┌──

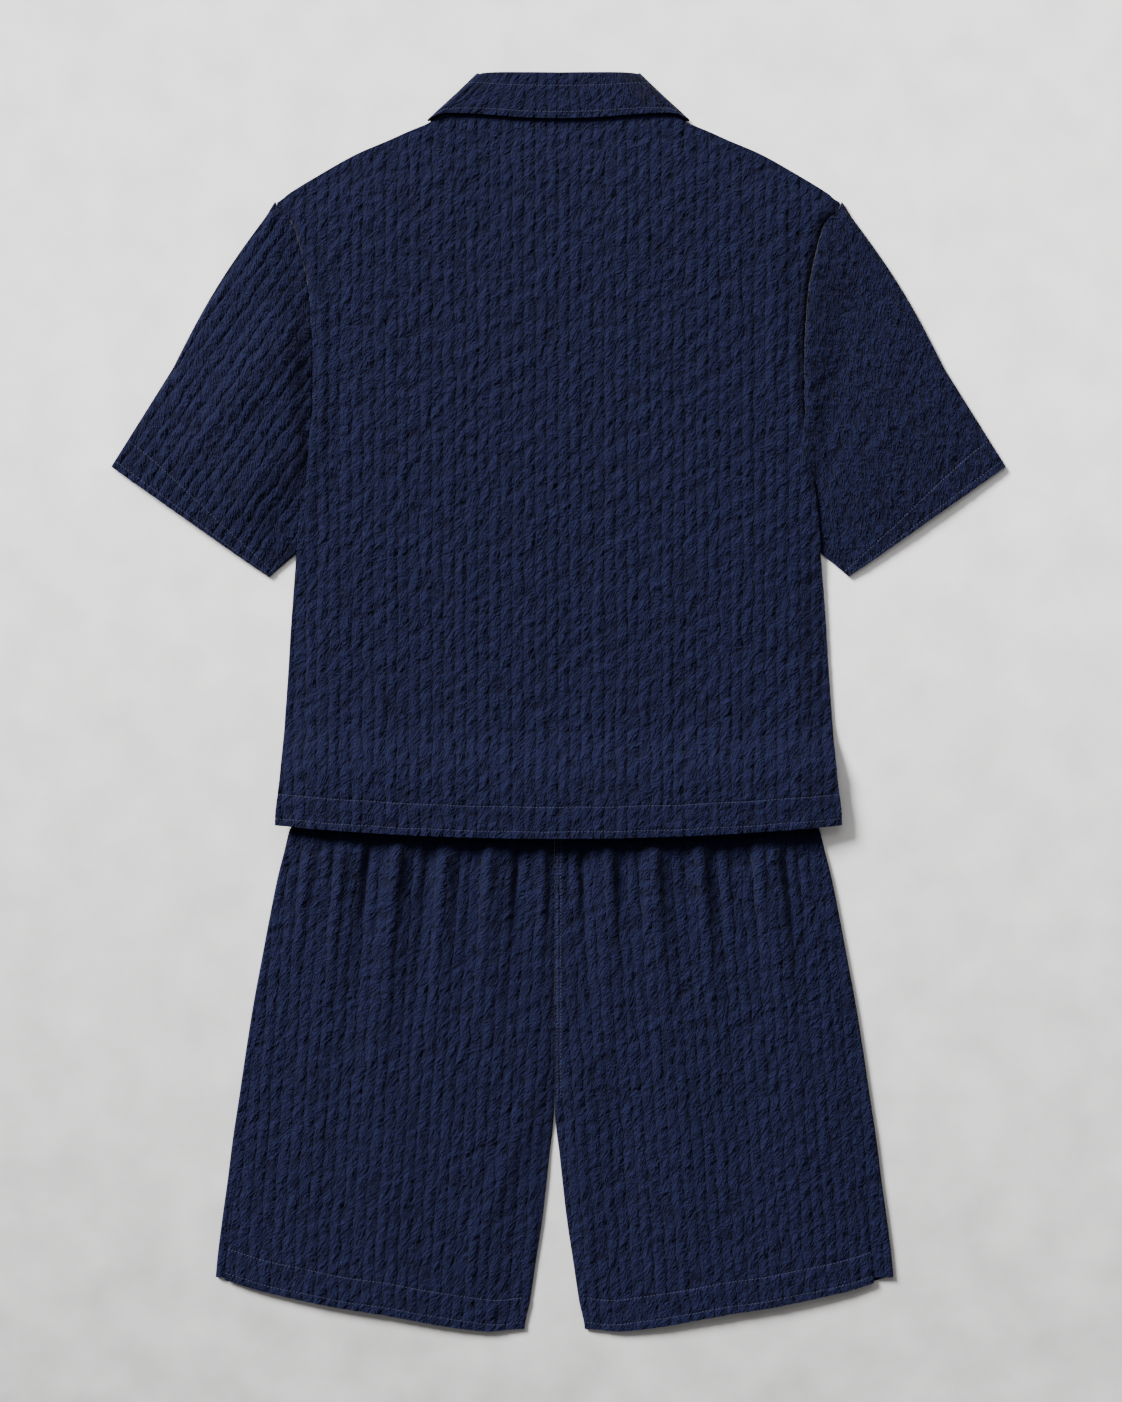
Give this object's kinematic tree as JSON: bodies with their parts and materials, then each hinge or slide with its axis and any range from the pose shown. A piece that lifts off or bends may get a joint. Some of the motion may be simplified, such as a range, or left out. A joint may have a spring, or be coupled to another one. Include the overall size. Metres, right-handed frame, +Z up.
{
  "type": "shirt and shorts set",
  "caption": "Short-sleeved camp-collar seersucker shirt laid flat, back uppermost, with its hem over the waist of matching loose shorts.",
  "frame": {"origin": "on the surface that the set lies on, below the middle of its outline", "axes": "+Y from the shorts' hems to the collar, +X to the wearer's right sleeve, +Z up from the surface, away from the shirt's fronts"},
  "size_m": [0.8984, 1.261, 0.0181],
  "materials": {
    "navy_seersucker": "puckered woven cotton, matt with a faint dry sheen",
    "waist_elastic": "elastic waistband covered in the same cloth, matt",
    "navy_button": "dyed resin, satin"
  },
  "bodies": {
    "root": {"shirt_back": "navy_seersucker", "shirt_front_left": "navy_seersucker", "shirt_front_right": "navy_seersucker", "sleeve_left": "navy_seersucker", "sleeve_right": "navy_seersucker", "collar": "navy_seersucker", "button_1": "navy_button", "button_2": "navy_button", "button_3": "navy_button", "button_4": "navy_button", "button_5": "navy_button", "shorts_back_left": "navy_seersucker", "shorts_back_right": "navy_seersucker", "shorts_front_left": "navy_seersucker", "shorts_front_right": "navy_seersucker", "waistband": "waist_elastic"}
  },
  "joints": []
}
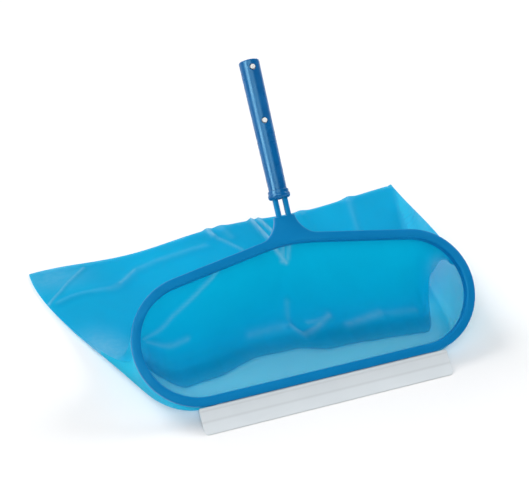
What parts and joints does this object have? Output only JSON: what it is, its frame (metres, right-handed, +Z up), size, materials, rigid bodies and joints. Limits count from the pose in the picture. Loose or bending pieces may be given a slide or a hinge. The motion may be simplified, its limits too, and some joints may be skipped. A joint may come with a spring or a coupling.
{
  "type": "leaf skimmer net",
  "caption": "Leaf skimmer net: oval hoop with a fine mesh bag, a scraper blade along its lower edge, and a tubular handle with sprung buttons that lock it into a pool pole.",
  "frame": {"origin": "middle of the base of the whole net as it stands on a flat deck", "axes": "+X along the width of the hoop, to the right as seen from in front of its open mouth; +Y from the mouth back into the bag; +Z up"},
  "size_m": [0.658, 0.4672, 0.3578],
  "materials": {
    "frame_plastic": "satin moulded blue polypropylene",
    "ring_plastic": "satin moulded blue polypropylene",
    "handle_plastic": "glossy moulded blue plastic",
    "blade_plastic": "semi-soft white plastic",
    "bag_mesh": "fine woven light blue mesh",
    "hem_cord": "braided white cord",
    "button_nylon": "white nylon",
    "spring_steel": "stainless spring strip",
    "screw_steel": "stainless screws"
  },
  "bodies": {
    "skimmer": {"handle_tube": "handle_plastic", "handle_screw": "screw_steel", "upper_clip_bend": "spring_steel", "lower_clip_bend": "spring_steel", "front_frame": "frame_plastic", "clamp_ring": "ring_plastic", "hem_cord": "hem_cord", "scraper_blade": "blade_plastic", "ring_screw_1": "screw_steel", "ring_screw_2": "screw_steel", "ring_screw_3": "screw_steel", "ring_screw_4": "screw_steel", "ring_screw_5": "screw_steel", "ring_screw_6": "screw_steel", "ring_screw_7": "screw_steel", "ring_screw_8": "screw_steel", "ring_screw_9": "screw_steel", "ring_screw_10": "screw_steel", "ring_screw_11": "screw_steel", "ring_screw_12": "screw_steel", "bag_top_panel": "bag_mesh", "bag_bottom_panel": "bag_mesh"},
    "upper_front_arm": {"upper_clip_front_leaf": "spring_steel", "upper_clip_front_button": "button_nylon"},
    "upper_rear_arm": {"upper_clip_rear_leaf": "spring_steel", "upper_clip_rear_button": "button_nylon"},
    "lower_front_arm": {"lower_clip_front_leaf": "spring_steel", "lower_clip_front_button": "button_nylon"},
    "lower_rear_arm": {"lower_clip_rear_leaf": "spring_steel", "lower_clip_rear_button": "button_nylon"}
  },
  "joints": [
    {"name": "upper_front_button_press", "type": "hinge", "parent": "skimmer", "child": "upper_front_arm", "pos_m": [0.03399, 0.10437, 0.30312], "axis": [-1, 0, 0], "range_deg": [0, 3], "stiffness_Nm_per_rad": 6},
    {"name": "upper_rear_button_press", "type": "hinge", "parent": "skimmer", "child": "upper_rear_arm", "pos_m": [0.03399, 0.10437, 0.30312], "axis": [1, 0, 0], "range_deg": [0, 3], "stiffness_Nm_per_rad": 6},
    {"name": "lower_front_button_press", "type": "hinge", "parent": "skimmer", "child": "lower_front_arm", "pos_m": [0.03399, 0.04857, 0.24441], "axis": [-1, 0, 0], "range_deg": [0, 3], "stiffness_Nm_per_rad": 6},
    {"name": "lower_rear_button_press", "type": "hinge", "parent": "skimmer", "child": "lower_rear_arm", "pos_m": [0.03399, 0.04857, 0.24441], "axis": [1, 0, 0], "range_deg": [0, 3], "stiffness_Nm_per_rad": 6}
  ]
}
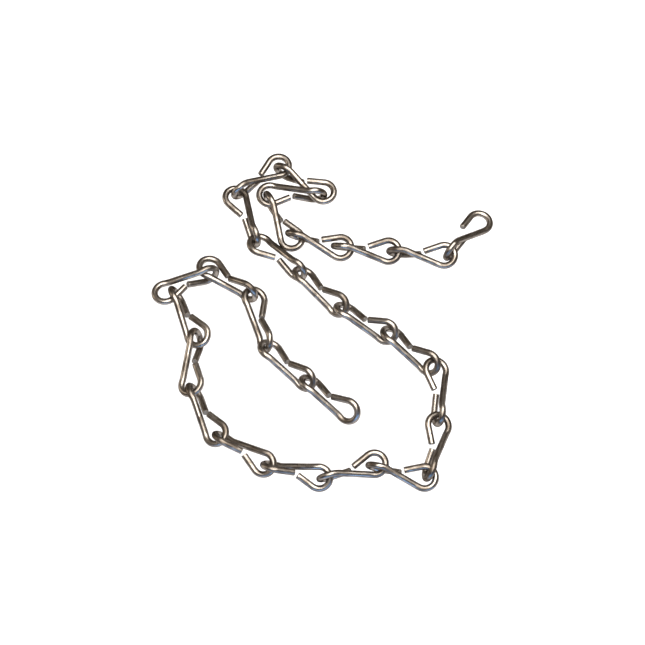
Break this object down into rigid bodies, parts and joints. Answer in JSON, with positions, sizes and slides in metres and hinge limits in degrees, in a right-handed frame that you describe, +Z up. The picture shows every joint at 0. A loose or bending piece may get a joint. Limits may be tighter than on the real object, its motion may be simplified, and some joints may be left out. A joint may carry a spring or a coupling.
{
  "type": "safety chain hook",
  "caption": "Length of single-jack wire chain lying loosely, with an open hook bent from the same wire at one end.",
  "frame": {"origin": "on the surface that the chain lies on, under the middle of its box", "axes": "+Z up from the surface, +X to the right and +Y away as the chain lies with its hook at the right"},
  "size_m": [0.1422, 0.1495, 0.012],
  "materials": {
    "wire_steel": "bare drawn wire, satin"
  },
  "bodies": {
    "hook": {"hook": "wire_steel"},
    "link_01": {"link_01": "wire_steel"},
    "link_02": {"link_02": "wire_steel"},
    "link_03": {"link_03": "wire_steel"},
    "link_04": {"link_04": "wire_steel"},
    "link_05": {"link_05": "wire_steel"},
    "link_06": {"link_06": "wire_steel"},
    "link_07": {"link_07": "wire_steel"},
    "link_08": {"link_08": "wire_steel"},
    "link_09": {"link_09": "wire_steel"},
    "link_10": {"link_10": "wire_steel"},
    "link_11": {"link_11": "wire_steel"},
    "link_12": {"link_12": "wire_steel"},
    "link_13": {"link_13": "wire_steel"},
    "link_14": {"link_14": "wire_steel"},
    "link_15": {"link_15": "wire_steel"},
    "link_16": {"link_16": "wire_steel"},
    "link_17": {"link_17": "wire_steel"},
    "link_18": {"link_18": "wire_steel"},
    "link_19": {"link_19": "wire_steel"},
    "link_20": {"link_20": "wire_steel"},
    "link_21": {"link_21": "wire_steel"},
    "link_22": {"link_22": "wire_steel"},
    "link_23": {"link_23": "wire_steel"},
    "link_24": {"link_24": "wire_steel"},
    "link_25": {"link_25": "wire_steel"},
    "link_26": {"link_26": "wire_steel"}
  },
  "joints": [
    {"name": "hook_swing", "type": "hinge", "parent": "link_01", "child": "hook", "pos_m": [0.05089, 0.02704, 0.00705], "axis": [-0.1227, -0.1462, -0.9816], "range_deg": [-60, 60]},
    {"name": "link_01_swing", "type": "hinge", "parent": "link_02", "child": "link_01", "pos_m": [0.02726, 0.02959, 0.00578], "axis": [-0.0694, -0.1673, 0.9835], "range_deg": [-50, 50]},
    {"name": "link_02_swing", "type": "hinge", "parent": "link_03", "child": "link_02", "pos_m": [0.00419, 0.03202, 0.0058], "axis": [0.0358, 0.3401, -0.9397], "range_deg": [-50, 45]},
    {"name": "link_03_swing", "type": "hinge", "parent": "link_04", "child": "link_03", "pos_m": [-0.01483, 0.03787, 0.0058], "axis": [-0.0757, -0.2475, 0.9659], "range_deg": [-18, 40]},
    {"name": "link_04_swing", "type": "hinge", "parent": "link_05", "child": "link_04", "pos_m": [-0.02418, 0.05544, 0.0058], "axis": [0, 0, -1], "range_deg": [-30, 0]},
    {"name": "link_05_swing", "type": "hinge", "parent": "link_06", "child": "link_05", "pos_m": [0.00022, 0.05544, 0.0058], "axis": [0, 0, 1], "range_deg": [0, 45]},
    {"name": "link_06_swing", "type": "hinge", "parent": "link_07", "child": "link_06", "pos_m": [-0.01998, 0.06826, 0.0058], "axis": [0, 0, -1], "range_deg": [-40, 0]},
    {"name": "link_07_swing", "type": "hinge", "parent": "link_08", "child": "link_07", "pos_m": [-0.03761, 0.05544, 0.0058], "axis": [0, 0, 1], "range_deg": [0, 40]},
    {"name": "link_08_swing", "type": "hinge", "parent": "link_09", "child": "link_08", "pos_m": [-0.02761, 0.03319, 0.0058], "axis": [-0.1586, -0.0706, -0.9848], "range_deg": [-40, 0]},
    {"name": "link_09_swing", "type": "hinge", "parent": "link_10", "child": "link_09", "pos_m": [-0.00818, 0.01875, 0.0058], "axis": [0.2058, 0.2731, 0.9397], "range_deg": [-40, 20]},
    {"name": "link_10_swing", "type": "hinge", "parent": "link_11", "child": "link_10", "pos_m": [0.00885, 0.0027, 0.0058], "axis": [-0.4384, -0.4701, -0.766], "range_deg": [-15, 45]},
    {"name": "link_11_swing", "type": "hinge", "parent": "link_12", "child": "link_11", "pos_m": [0.02913, -0.00862, 0.0058], "axis": [0.3536, 0.6124, 0.7071], "range_deg": [-45, 8]},
    {"name": "link_12_swing", "type": "hinge", "parent": "link_13", "child": "link_12", "pos_m": [0.04585, -0.02293, 0.0058], "axis": [-0.4132, -0.4924, -0.766], "range_deg": [-30, 6]},
    {"name": "link_14_swing", "type": "hinge", "parent": "link_13", "child": "link_14", "pos_m": [0.0464, -0.04614, 0.0058], "axis": [-0.3418, -0.0119, -0.9397], "range_deg": [-45, 3]},
    {"name": "link_15_swing", "type": "hinge", "parent": "link_14", "child": "link_15", "pos_m": [0.04137, -0.0694, 0.0058], "axis": [0.3345, -0.0711, 0.9397], "range_deg": [-3, 26]},
    {"name": "link_16_swing", "type": "hinge", "parent": "link_15", "child": "link_16", "pos_m": [0.01791, -0.06389, 0.0058], "axis": [0.0391, 0.1692, -0.9848], "range_deg": [-45, 3]},
    {"name": "link_17_swing", "type": "hinge", "parent": "link_16", "child": "link_17", "pos_m": [-0.00169, -0.06956, 0.0058], "axis": [0.0479, -0.1669, 0.9848], "range_deg": [-4, 45]},
    {"name": "link_18_swing", "type": "hinge", "parent": "link_17", "child": "link_18", "pos_m": [-0.02414, -0.06358, 0.0058], "axis": [0.121, 0.4851, -0.866], "range_deg": [-45, 4]},
    {"name": "link_19_swing", "type": "hinge", "parent": "link_18", "child": "link_19", "pos_m": [-0.04347, -0.05074, 0.0058], "axis": [-0.2723, -0.4193, 0.866], "range_deg": [-11, 45]},
    {"name": "link_20_swing", "type": "hinge", "parent": "link_19", "child": "link_20", "pos_m": [-0.05414, -0.03012, 0.0058], "axis": [0.3731, 0.1984, -0.9063], "range_deg": [-30, 22]},
    {"name": "link_21_swing", "type": "hinge", "parent": "link_20", "child": "link_21", "pos_m": [-0.0522, -0.00638, 0.0058], "axis": [-0.4216, 0.0295, 0.9063], "range_deg": [-20, 18]},
    {"name": "link_22_swing", "type": "hinge", "parent": "link_21", "child": "link_22", "pos_m": [-0.06241, 0.01243, 0.0058], "axis": [0.302, 0.1606, -0.9397], "range_deg": [-14, 20]},
    {"name": "link_23_swing", "type": "hinge", "parent": "link_22", "child": "link_23", "pos_m": [-0.04461, 0.02063, 0.0058], "axis": [-0.0734, 0.1574, 0.9848], "range_deg": [-20, 5]},
    {"name": "link_24_swing", "type": "hinge", "parent": "link_23", "child": "link_24", "pos_m": [-0.0284, 0.00907, 0.0058], "axis": [-0.1485, -0.212, -0.9659], "range_deg": [-20, 30]},
    {"name": "link_25_swing", "type": "hinge", "parent": "link_24", "child": "link_25", "pos_m": [-0.02298, -0.01413, 0.0058], "axis": [0.4101, 0.1022, 0.9063], "range_deg": [-50, 32]},
    {"name": "link_26_swing", "type": "hinge", "parent": "link_25", "child": "link_26", "pos_m": [-0.00466, -0.02988, 0.0058], "axis": [-0.3838, -0.4263, -0.8192], "range_deg": [-60, 60]}
  ]
}
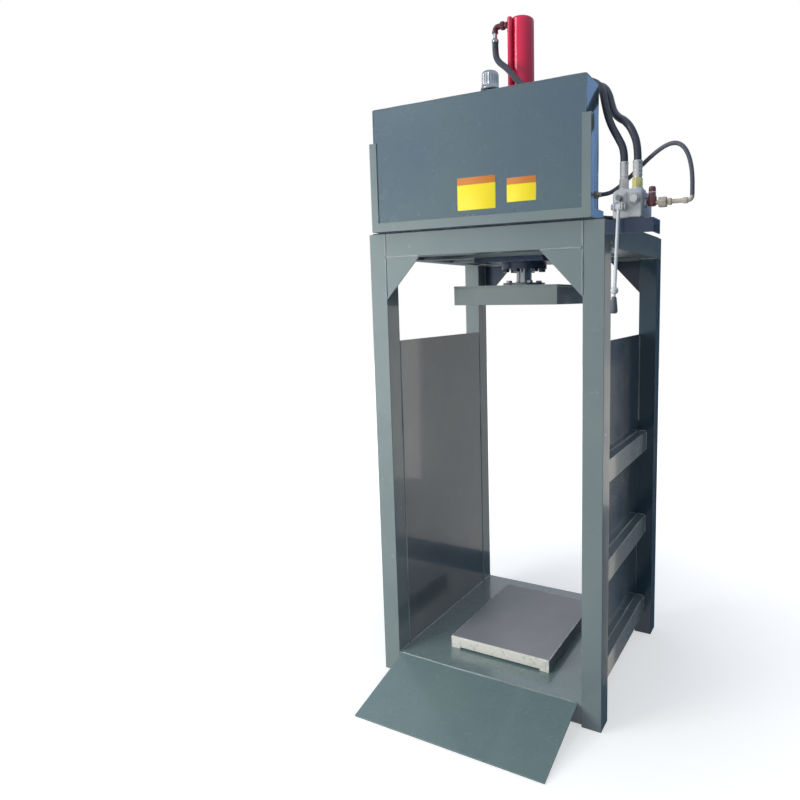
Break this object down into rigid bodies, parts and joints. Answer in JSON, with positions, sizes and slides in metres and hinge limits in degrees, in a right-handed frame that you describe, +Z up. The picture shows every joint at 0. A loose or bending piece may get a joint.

└──

DESCRIPTION OF THE TASK
Establish how many lines of the material above hold the word "pose". Nothing but the count should be returned.

COMPLETED TASK
2